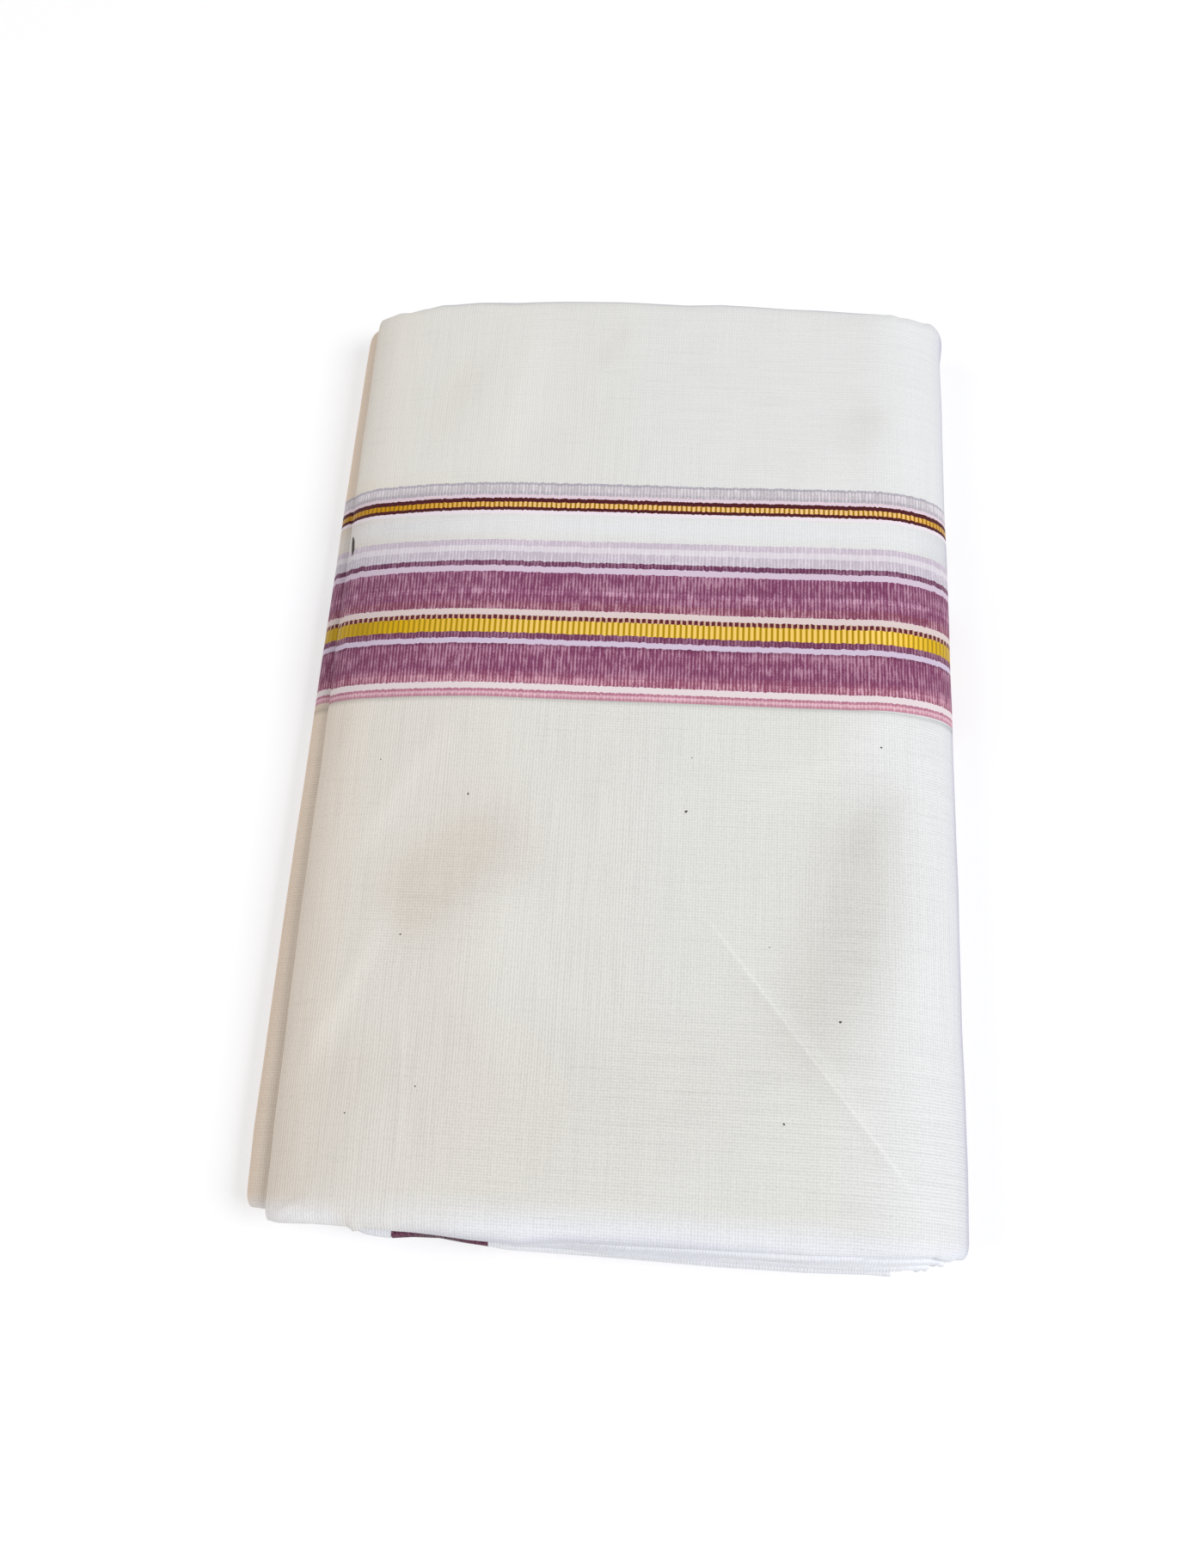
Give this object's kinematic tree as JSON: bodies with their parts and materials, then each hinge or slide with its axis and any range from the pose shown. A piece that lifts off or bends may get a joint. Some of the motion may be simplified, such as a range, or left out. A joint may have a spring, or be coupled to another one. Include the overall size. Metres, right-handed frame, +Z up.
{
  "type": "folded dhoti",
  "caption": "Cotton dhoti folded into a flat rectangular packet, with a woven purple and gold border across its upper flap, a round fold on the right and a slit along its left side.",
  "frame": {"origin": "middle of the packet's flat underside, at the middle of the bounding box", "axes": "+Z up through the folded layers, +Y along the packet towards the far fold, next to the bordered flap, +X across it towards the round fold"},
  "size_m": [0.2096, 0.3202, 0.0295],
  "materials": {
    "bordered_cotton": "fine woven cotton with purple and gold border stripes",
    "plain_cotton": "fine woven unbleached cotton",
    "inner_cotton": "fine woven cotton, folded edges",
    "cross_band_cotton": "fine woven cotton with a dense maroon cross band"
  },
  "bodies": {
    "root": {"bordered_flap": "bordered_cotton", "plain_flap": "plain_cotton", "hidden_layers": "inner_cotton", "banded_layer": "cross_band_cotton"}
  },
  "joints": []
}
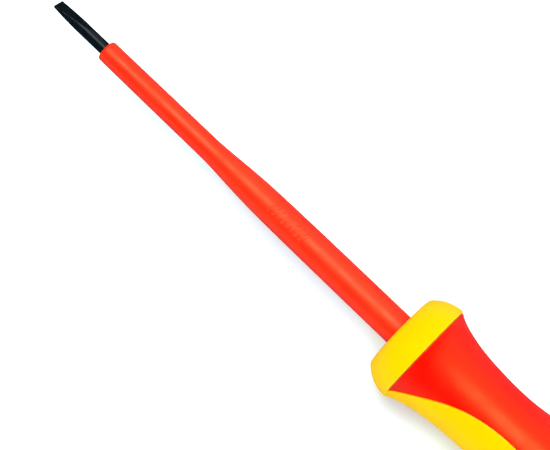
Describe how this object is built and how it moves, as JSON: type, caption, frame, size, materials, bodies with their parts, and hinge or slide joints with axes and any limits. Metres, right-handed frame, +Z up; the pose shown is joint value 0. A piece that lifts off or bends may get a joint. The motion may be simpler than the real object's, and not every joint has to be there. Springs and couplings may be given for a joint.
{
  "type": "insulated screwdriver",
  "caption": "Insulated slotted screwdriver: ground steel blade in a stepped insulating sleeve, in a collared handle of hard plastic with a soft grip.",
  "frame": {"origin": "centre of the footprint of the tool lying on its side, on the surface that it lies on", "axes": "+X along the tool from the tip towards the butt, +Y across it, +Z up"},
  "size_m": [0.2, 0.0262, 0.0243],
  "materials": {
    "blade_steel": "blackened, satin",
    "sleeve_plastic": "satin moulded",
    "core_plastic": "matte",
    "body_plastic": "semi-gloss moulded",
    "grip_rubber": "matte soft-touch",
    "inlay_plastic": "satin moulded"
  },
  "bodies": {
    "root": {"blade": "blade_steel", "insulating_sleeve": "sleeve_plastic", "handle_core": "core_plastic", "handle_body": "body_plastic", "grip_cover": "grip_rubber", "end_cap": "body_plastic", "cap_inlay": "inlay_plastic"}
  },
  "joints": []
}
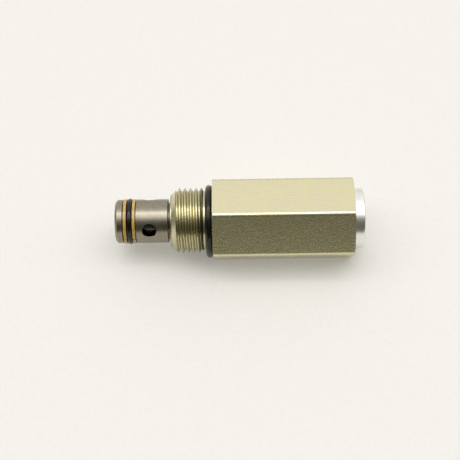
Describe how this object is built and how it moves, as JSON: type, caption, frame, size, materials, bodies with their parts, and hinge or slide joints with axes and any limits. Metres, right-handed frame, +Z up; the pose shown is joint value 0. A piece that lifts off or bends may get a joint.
== == ==
Short task
What is the number of lines in these records that contain "type"? Reply with the number only.

The output
4